WHAT IS REQUIRED: List each line holding the string "with".

==== DATA EXTRACT

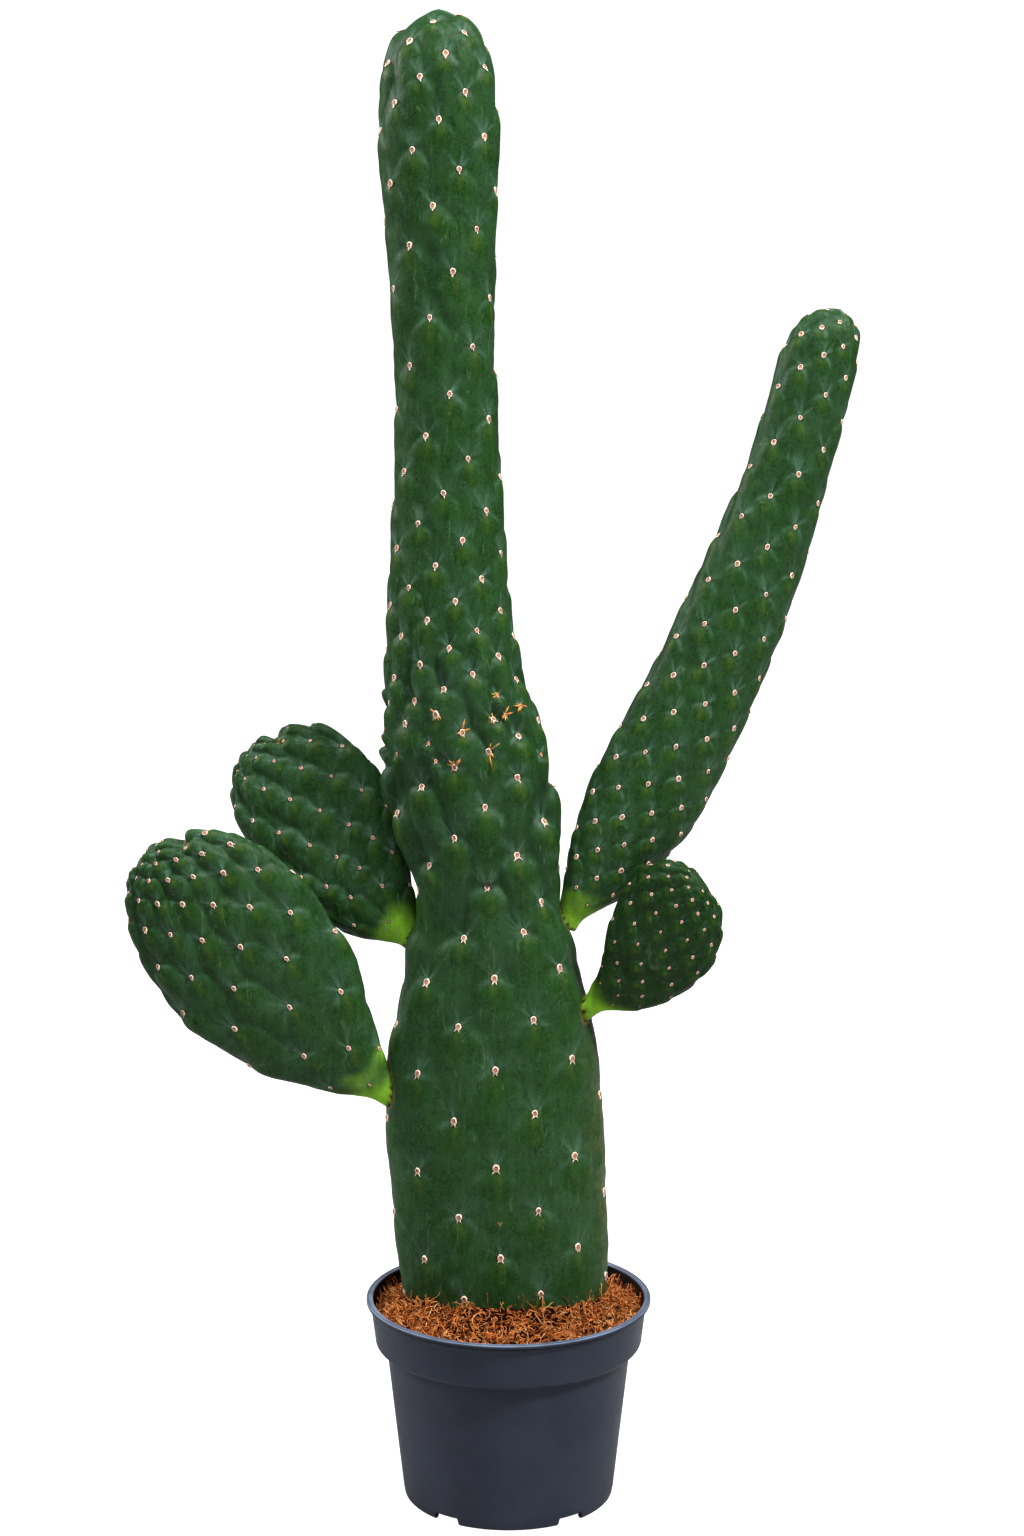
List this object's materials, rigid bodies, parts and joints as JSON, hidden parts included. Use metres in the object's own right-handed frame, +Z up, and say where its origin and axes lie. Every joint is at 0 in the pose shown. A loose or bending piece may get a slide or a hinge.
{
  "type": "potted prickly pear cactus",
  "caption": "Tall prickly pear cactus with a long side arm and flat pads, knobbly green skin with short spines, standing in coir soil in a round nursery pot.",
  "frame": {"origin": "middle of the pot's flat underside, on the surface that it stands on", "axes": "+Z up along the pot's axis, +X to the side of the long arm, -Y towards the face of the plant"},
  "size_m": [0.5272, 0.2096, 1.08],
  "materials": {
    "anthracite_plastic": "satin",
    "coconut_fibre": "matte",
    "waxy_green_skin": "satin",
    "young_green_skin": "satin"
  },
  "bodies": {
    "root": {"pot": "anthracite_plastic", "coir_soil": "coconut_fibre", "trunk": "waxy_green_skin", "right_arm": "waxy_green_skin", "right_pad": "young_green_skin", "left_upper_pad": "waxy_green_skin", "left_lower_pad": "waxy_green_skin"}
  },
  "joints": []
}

========
==== DATA EXTRACT

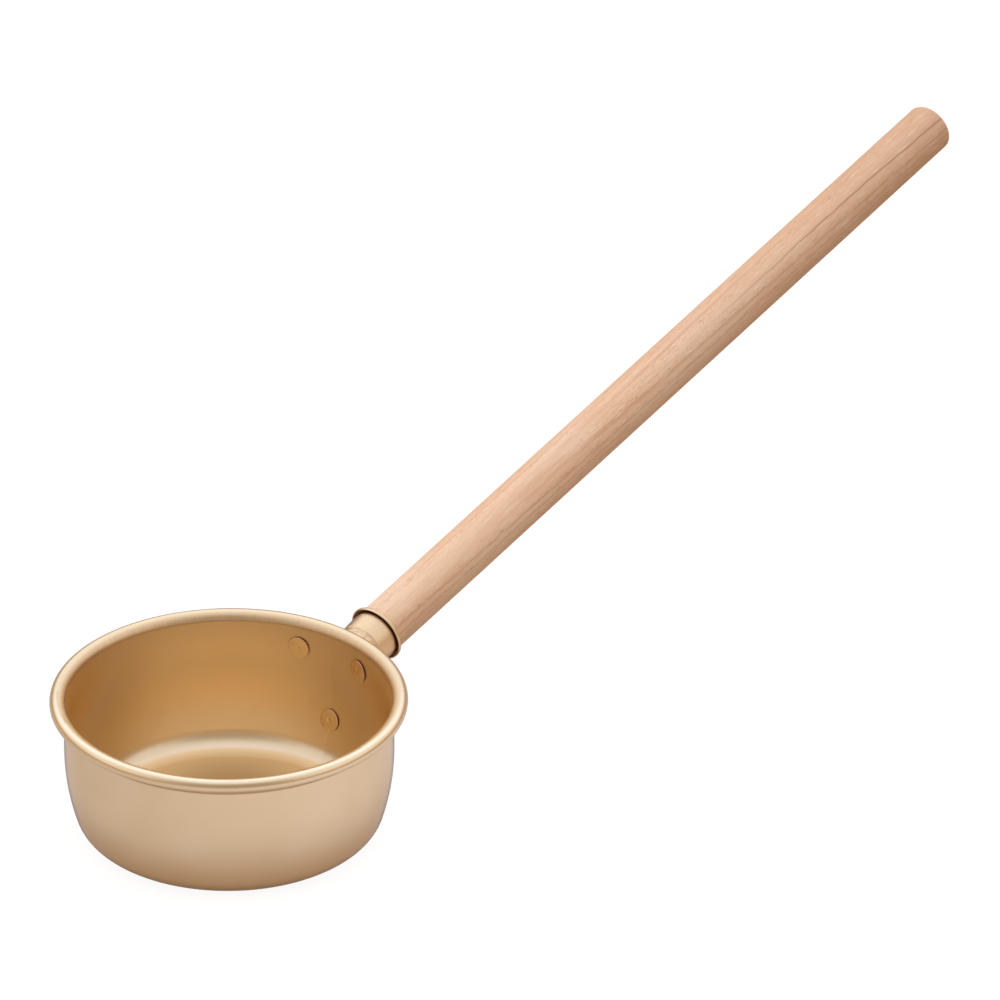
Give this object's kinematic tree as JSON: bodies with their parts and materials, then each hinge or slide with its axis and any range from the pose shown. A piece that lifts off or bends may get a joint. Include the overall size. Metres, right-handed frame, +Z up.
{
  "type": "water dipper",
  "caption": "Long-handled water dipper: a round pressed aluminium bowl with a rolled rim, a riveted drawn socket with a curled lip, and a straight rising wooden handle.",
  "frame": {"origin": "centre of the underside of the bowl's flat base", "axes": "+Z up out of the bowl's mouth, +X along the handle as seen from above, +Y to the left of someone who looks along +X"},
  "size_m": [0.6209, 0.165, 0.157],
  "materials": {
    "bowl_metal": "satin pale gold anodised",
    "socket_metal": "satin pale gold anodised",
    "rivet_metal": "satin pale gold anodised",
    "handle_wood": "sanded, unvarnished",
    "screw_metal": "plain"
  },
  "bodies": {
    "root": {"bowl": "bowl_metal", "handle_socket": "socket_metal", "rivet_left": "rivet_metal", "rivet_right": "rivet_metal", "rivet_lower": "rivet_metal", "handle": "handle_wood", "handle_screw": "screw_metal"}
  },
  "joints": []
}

========

FULL OUTPUT:
  "caption": "Tall prickly pear cactus with a long side arm and flat pads, knobbly green skin with short spines, standing in coir soil in a round nursery pot.",
Give this object's kinematic tree as JSON: bodies with their parts and materials, then each hinge or slide with its axis and any range from the pose shown. A piece that lifts off or bends may get a joint. Include the overall size. Metres, right-handed frame, +Z up.
  "caption": "Long-handled water dipper: a round pressed aluminium bowl with a rolled rim, a riveted drawn socket with a curled lip, and a straight rising wooden handle.",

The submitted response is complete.